Так что чекисты из окружения Петерса были людьми привычными. Невозмутимо поглядывали они и на полчища мух, и на запекшуюся кровь, и на стены, выщербленные пулями, внимали словесам начальства, кивали вежливо, почтительно и согласно. Кое-кто в душе соболезновал киевским коллегам, правда, про себя, не подавая виду, – в самом деле, работа адова, никаких условий. То ли дело просторные, специально приспособленные лубянские подвалы – с асфальтовыми полами, глубокими желобами и наклонными стоками. Впрочем, на то она и Москва, столица.
– Ладно, товарищи, время не ждет. – Заметив минимум настораживающего в поведении подчиненных, Петерс усмехнулся, удовлетворенно закурил и не спеша, чтобы не поскользнуться, двинулся на выход. Уже на прощание у машины он пожал Фаерману руку и, как бы говоря, что все в порядке, улыбнулся коротко, одними губами.
– А мухам, товарищ Михайлов, вы все-таки устройте последний и решительный бой, раздобудьте хлорки, что ли.
Заурчали двигатели, свита расселась по местам, конники бросили цигарки, взялись за поводья. Кортеж направился на улицу Елисаветинскую, в Уездную чрезвычайную комиссию. Она ничем не отличалась от губернской, разве что на «бойне» внимание гостей привлекла колода, на которой головы приговоренных разбивали ломом. Рядом была выкопана яма с крышкой, куда падал мозг при размозжении черепа, и ее удобное устройство свидетельствовало об изобретательности и вдумчивом подходе к делу. Во всем же остальном никакой изюминки и все те же полчища зеленых, безобразно жужжащих мух.
– Завтра же доставить две, нет, три подводы с хлорной известью. Раздать личному составу мухобойки. – Петерс со значением посмотрел на Лациса, потом на часы, затем снова на заместителя. – Я никому не позволю засиживать идею дизентерийными мухами. Ну, что там у нас по плану?
Честно говоря, ему уже надоело мотаться прямо с поезда по такой жаре. Хотелось есть, только на черта сдался этот хохляцкий борщ, жирный, горячий, с чесноком. Хорошо бы холодного кефирного супа, как готовят его в рижском кабачке «Лайма». На худой конец сойдет и русская окрошка, хотя, по большому счету, варварское хлебово, мешанина для свиней.

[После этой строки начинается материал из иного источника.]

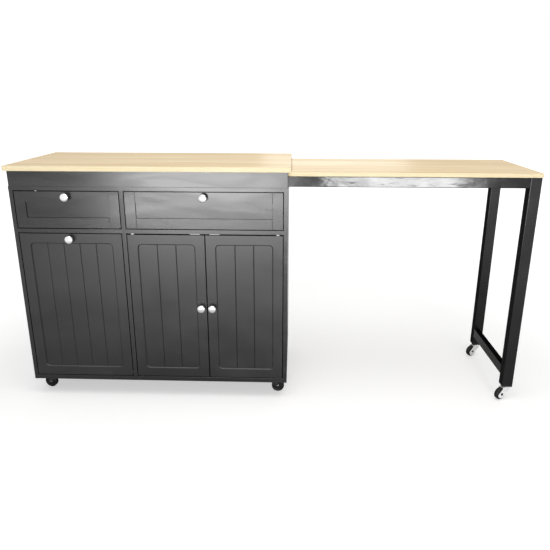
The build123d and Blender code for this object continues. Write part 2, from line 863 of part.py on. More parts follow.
def side_view(frame, offset):
    """The upright plane along the heading, offset sideways; x towards the wheel, y up."""
    across = frame.y_dir * -1
    return Plane(origin=frame.origin + across * offset, x_dir=frame.x_dir, z_dir=across)


def castor_wheel(frame, sizes, name):
    """A moulded wheel that turns on the fork's axle."""
    trail, radius, width, axle_radius = sizes
    with BuildPart() as wheel:
        with BuildSketch(side_view(frame, -width / 2)):
            with Locations((trail, radius)):
                Circle(radius)
                Circle(axle_radius + running_fit, mode=Mode.SUBTRACT)
        extrude(amount=width)
    finish(wheel, f"{name}_wheel")


def castor_fork(frame, sizes, crown, king_hole, stem, name):
    """A pressed fork: a flat crown, two cheeks down to the axle, and the axle with its nuts.

    crown holds the height of the crown's top and how far it reaches behind and before the swivel.
    The crown has a hole for a king pin, or else a stepped stem given as radius and top pairs.
    """
    trail, radius, width, axle_radius = sizes
    crown_top, back, front = crown
    inner = width / 2 + cheek_clearance
    outer = inner + fork_wall
    boss = axle_radius + boss_wall
    with BuildPart() as fork:
        for offset in (-outer, inner):
            with BuildSketch(side_view(frame, offset)):
                with BuildLine():
                    Polyline(
                        (trail - boss, radius),
                        (-back, crown_top - fork_wall - fork_knee),
                        (-back, crown_top),
                        (front, crown_top),
                        (trail + boss, radius),
                    )
                    ThreePointArc((trail + boss, radius), (trail, radius - boss), (trail - boss, radius))
                make_face()
            extrude(amount=fork_wall)
        with BuildSketch(frame.offset(crown_top - fork_wall)):
            rectangle((-back, front), (-outer, outer))
            if king_hole:
                Circle(king_hole, mode=Mode.SUBTRACT)
        extrude(amount=fork_wall)
        for step_radius, step_top in stem:
            with BuildSketch(frame.offset(crown_top)):
                Circle(step_radius)
            extrude(amount=step_top - crown_top)
        with BuildSketch(side_view(frame, -outer)):
            with Locations((trail, radius)):
                Circle(axle_radius)
        extrude(amount=2 * outer)
        for offset in (-outer - nut_height, outer):
            with BuildSketch(side_view(frame, offset)):
                with Locations((trail, radius)):
                    RegularPolygon(radius=axle_radius + nut_rim, side_count=6)
            extrude(amount=nut_height)
    finish(fork, f"{name}_fork")


# Castors under the cabinet: screwed plate, ball race cup and king pin, then fork and wheel

crown_top = castor_height - plate_thickness - race_height
crown_low = crown_top - fork_wall
nut_top = crown_low - race_play
castor_x = (body_left + cabinet_castor_inset, body_right - cabinet_castor_inset)
castor_y = (body_front + cabinet_castor_setback, body_back - cabinet_castor_setback)
cabinet_castors = {
    "castor_front_left": (castor_x[0], castor_y[0], castor_headings[0]),
    "castor_front_right": (castor_x[1], castor_y[0], castor_headings[1]),
    "castor_back_left": (castor_x[0], castor_y[1], castor_headings[2]),
    "castor_back_right": (castor_x[1], castor_y[1], castor_headings[3]),
}
cabinet_sizes = (cabinet_trail, cabinet_wheel_radius, cabinet_wheel_width, cabinet_axle_radius)
plates = []
for name, (x, y, angle) in cabinet_castors.items():
    frame = heading_plane(x, y, angle)
    with BuildPart() as plate:
        with BuildSketch(Plane.XY.offset(castor_height - plate_thickness)):
            with Locations((x, y)):
                Rectangle(plate_length, plate_width)
        extrude(amount=plate_thickness)
        chamfer(plate.edges().filter_by(Axis.Z), length=plate_corner)
        with BuildSketch(frame.offset(crown_top + race_play)):
            Circle(race_radius)
        extrude(amount=race_height - race_play)
        with BuildSketch(frame.offset(nut_top)):
            Circle(king_pin_radius)
        extrude(amount=crown_top + race_play - nut_top)
        with BuildSketch(frame.offset(nut_top - king_nut_height)):
            RegularPolygon(radius=king_nut_radius, side_count=6)
        extrude(amount=king_nut_height)
    plates.append(plate.part)
    crown = (crown_top, fork_back, fork_front)
    castor_fork(frame, cabinet_sizes, crown, king_pin_radius + running_fit, (), name)
    castor_wheel(frame, cabinet_sizes, name)
finish_group(plates, "castor_plates")

# Castors under the table: each fork turns on a stem in its foot cap

table_crown = (table_castor_height - table_crown_drop, table_fork_back, table_fork_front)
stem_steps = ((stem_collar_radius, foot_cap_z[0] - stem_collar_play), (stem_radius, stem_top))
table_sizes = (table_trail, table_wheel_radius, table_wheel_width, table_axle_radius)
for name, leg_y in (("table_castor_front", leg_rows[0]), ("table_castor_back", leg_rows[1])):
    frame = heading_plane(middle(leg_x), middle(leg_y), table_castor_heading)
    castor_fork(frame, table_sizes, table_crown, None, stem_steps, name)
    castor_wheel(frame, table_sizes, name)
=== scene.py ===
import bpy
import bmesh
import json
from math import cos, sin, pi, radians
from mathutils import Matrix, Vector

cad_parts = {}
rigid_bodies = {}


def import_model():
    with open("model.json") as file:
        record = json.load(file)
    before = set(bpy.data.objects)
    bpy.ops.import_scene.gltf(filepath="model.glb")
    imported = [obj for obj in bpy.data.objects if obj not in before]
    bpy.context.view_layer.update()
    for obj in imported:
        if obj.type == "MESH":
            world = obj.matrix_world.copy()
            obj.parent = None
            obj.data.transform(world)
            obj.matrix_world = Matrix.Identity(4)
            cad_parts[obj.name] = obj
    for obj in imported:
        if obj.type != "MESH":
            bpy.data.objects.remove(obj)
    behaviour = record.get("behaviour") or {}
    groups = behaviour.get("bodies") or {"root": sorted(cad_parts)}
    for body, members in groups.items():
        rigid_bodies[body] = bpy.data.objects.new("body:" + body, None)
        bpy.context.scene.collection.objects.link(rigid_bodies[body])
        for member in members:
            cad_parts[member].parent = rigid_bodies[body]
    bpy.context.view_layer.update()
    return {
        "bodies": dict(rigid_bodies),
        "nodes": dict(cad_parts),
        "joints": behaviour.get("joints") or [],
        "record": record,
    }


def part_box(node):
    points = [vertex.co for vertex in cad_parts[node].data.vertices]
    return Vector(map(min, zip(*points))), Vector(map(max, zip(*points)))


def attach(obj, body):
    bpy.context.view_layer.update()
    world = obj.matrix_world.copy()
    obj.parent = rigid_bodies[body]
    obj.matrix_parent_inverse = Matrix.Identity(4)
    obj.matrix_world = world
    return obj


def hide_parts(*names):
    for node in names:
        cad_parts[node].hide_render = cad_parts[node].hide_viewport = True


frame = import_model()
scene = bpy.context.scene
record = frame["record"]
nodes = frame["nodes"]
joints = {joint["name"]: joint for joint in frame["joints"]}

# Materials: helpers


def start_material(name, metallic=0.0, specular=0.5):
    """A new material with its tree, its shader and object coordinates in metres."""
    material = bpy.data.materials.new(name)
    material.use_nodes = True
    tree = material.node_tree
    shader = tree.nodes["Principled BSDF"]
    shader.inputs["Metallic"].default_value = metallic
    shader.inputs["Specular IOR Level"].default_value = specular
    place = tree.nodes.new("ShaderNodeTexCoord").outputs["Object"]
    return material, tree, shader, place


def stretched(tree, place, scale):
    """Coordinates scaled by a different amount along each axis."""
    mapping = tree.nodes.new("ShaderNodeMapping")
    mapping.inputs["Scale"].default_value = scale
    tree.links.new(place, mapping.inputs["Vector"])
    return mapping.outputs["Vector"]


def noise(tree, place, scale, detail, roughness, distortion=0.0):
    """A noise value between 0 and 1."""
    node = tree.nodes.new("ShaderNodeTexNoise")
    node.inputs["Scale"].default_value = scale
    node.inputs["Detail"].default_value = detail
    node.inputs["Roughness"].default_value = roughness
    node.inputs["Distortion"].default_value = distortion
    tree.links.new(place, node.inputs["Vector"])
    return node.outputs["Fac"]


def remap(tree, value, low, high, new_low, new_high):
    """A value carried from one range to another and clamped."""
    node = tree.nodes.new("ShaderNodeMapRange")
    node.inputs["From Min"].default_value = low
    node.inputs["From Max"].default_value = high
    node.inputs["To Min"].default_value = new_low
    node.inputs["To Max"].default_value = new_high
    tree.links.new(value, node.inputs["Value"])
    return node.outputs["Result"]


def blend_colour(tree, value, first, second):
    """A colour between two, by a value from 0 to 1; either may be a socket."""
    node = tree.nodes.new("ShaderNodeMix")
    node.data_type = "RGBA"
    tree.links.new(value, node.inputs["Factor"])
    for socket, colour in (("A", first), ("B", second)):
        sockets = [entry for entry in node.inputs if entry.name == socket]
        target = [entry for entry in sockets if entry.type == "RGBA"][0]
        if isinstance(colour, tuple):
            target.default_value = (*colour, 1)
        else:
            tree.links.new(colour, target)
    return [entry for entry in node.outputs if entry.type == "RGBA"][0]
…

С Янисом надо поиграть в догонялки – вдруг охотник выбегает, прямо в зайчика стреляет, пиф, паф, ой-ей-ей, умирает зайчик мой. А то изведет.
– Китайская «чрезвычайка». – Лацис чирканул что-то в блокнотике, с которым не расставался никогда, подмигнул с заговорщицким видом: – Азиатская экзотика, нечто особенное.
– Особенное? – В свите скептически хмыкнули, беззвучно, про себя, вежливо улыбнувшись, выразили интерес. – Да ну?